The U.S. War in Afghanistan, which raged from 1999- 2021, followed after Al-Qaeda operatives hijacked four commercial airliners, crashing them into the World Trade Center in New York and the Pentagon in Washington, DC, while a fourth plane crashed in a field in Shanksville, Pennsylvania.
However, we will not cover the details in this article; however, after the Taliban came to power in 2021, the U.S. froze more than $7 billion of its foreign currency reserves, leaving the country severely short of cash.
The Taliban administration, to date, has not yet been recognized as Afghanistan’s legitimate government by any country.
Strategically, this deal is not set to be a remarkable oil commitment for China, as it’s a relatively limited opportunity, but it does gain significance as it substantiates Beijing’s mark in Central Asia.
China Jumps In, Is It Validating Taliban Administration?
China ambassador Wang Yu stated that the Amu Darya oil contract between China and Afghanistan is an important project.
China shares a 76km border with Afghanistan and said it was ready to deepen “friendly and cooperative” relations with Afghanistan.
Mullah Abdul Ghani Baradar, the Economic Affairs Deputy Prime Minister of the Taliban, said the agreement would reinforce Afghanistan’s economy and increase its level of oil independence.
Meanwhile, Omid Khurram, Afghanistan Mines and Petroleum Ministry spokesman, said that for the 25-year contract, Xinjiang plans to invest roughly $150m annually. With the possibility of increasing the investment to $540m in the next three years.

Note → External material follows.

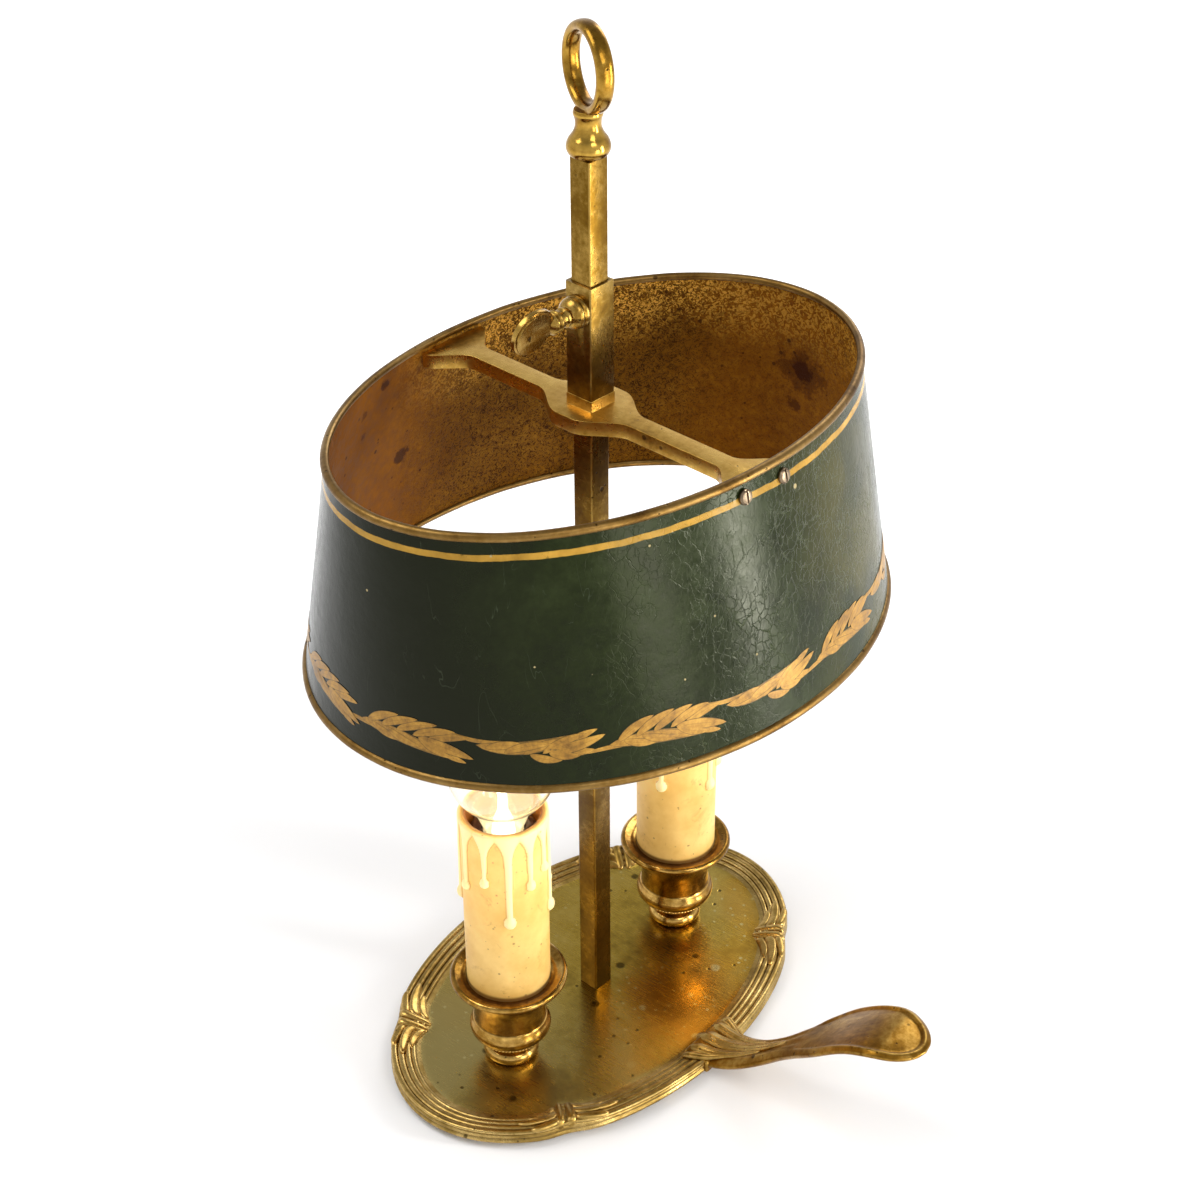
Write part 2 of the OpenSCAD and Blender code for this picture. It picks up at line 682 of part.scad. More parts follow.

The Taliban administration is said to get royalty fees of 15% in addition to the investment. The initial oil extraction is planned to start at 1,000 tonnes per day and then at 20,000 tonnes.
Jawzjan, Sari Pul, and Faryab, three northern provinces that cover an estimated 4,500km², are marked from where the oil would be extracted.
The Amu Darya basin, as per records, holds over 87 million barrels of crude oil.
Back in 2012, National Petroleum Corp (CNPC), China’s state-owned company, signed a contract with Afghanistan’s previous government, which the U.S. backed, to extract oil from the Amu Darya basin.
Why This Is A Breakthrough For Afghanistan?
- The Taliban government is yet to be given formal recognition by most of the governments in the world; however, the 25-year contract would support Afghanistan’s push for self-sufficiency.
- Xinjiang Central Asia Petroleum and Gas Co is said to invest as much as US$150 million in the first year and US$540 million over the subsequent three years to explore five oil and gas blocks, according to Shahabuddin Delawar, the Taliban’s acting minister of mines and petroleum.
- The blocks are in a 4,500 km2 area in northern Afghanistan.
- The militant group would earn 15 per cent royalty fees from the 25-year contract.
- Daily oil production would start at about 200 tonnes and gradually rise to about 1,000 tonnes. The five blocks are estimated to hold 87 million barrels of crude oil.
- Xinjiang Central Asia Petroleum and Gas would also build Afghanistan’s first crude oil refinery.
- However, if within a year, the Taliban administration failed to meet all the contractual obligations, the contract would be terminated, as per the agreement between the two parties.
- In 2011, China National Petroleum was awarded the same projects by the previous government, but the deal was scrapped years later by then-Afghan president Ashraf Ghani due to delays and lack of progress in work.
- The restart of this project is significant for the Taliban as, until now, only private or individual entrepreneurs have made such far investments.
- For the cash-strapped Taliban administration, this contract is highly consequential because they’ve been desperate for this kind of investment.
- The Taliban has long harboured hopes that China could be one country that would boost investments in the country’s rich resources, estimated to be worth US$1 trillion.
- The group views the investments as a way to fix an economy that has nearly collapsed after international aid, accounting for 40 per cent of the nation’s GDP, was halted following the chaotic withdrawal of U.S. troops in 2021.
- However, China is still wary about investing since attacks by the Islamic State group in Afghanistan, such as the one that targeted Chinese businesspeople and executives in a hotel last month.
- Also to be noted is the presence of the East Turkistan Islamic Movement, a Xinjiang-based separatist group, that has kept Beijing cautious.
- Before China National Petroleum came into the picture, Metallurgical Corp of China Ltd, in 2008, won a roughly US$3 billion bid to mine one of the largest copper deposits in Logar Province in Afghanistan. However, it never made headway due to several delays, mainly regarding security concerns.
- According to the Taliban, it says that it is renegotiating the contract.
- Since the time of coming to power, the Taliban has continually asked international companies to invest in Afghanistan’s natural resources, even though it has drawn widespread international condemnation for its rules barring women from education and jobs.
- China has consistently said it would never interfere in the country’s affairs.
- Although no nation has officially recognized the Taliban government, China, Russia and Pakistan have maintained close political and economic ties.
- Afghanistan consumes about 1.3 million tonnes of fuel annually, imported mainly from Uzbekistan, Turkmenistan and Iran.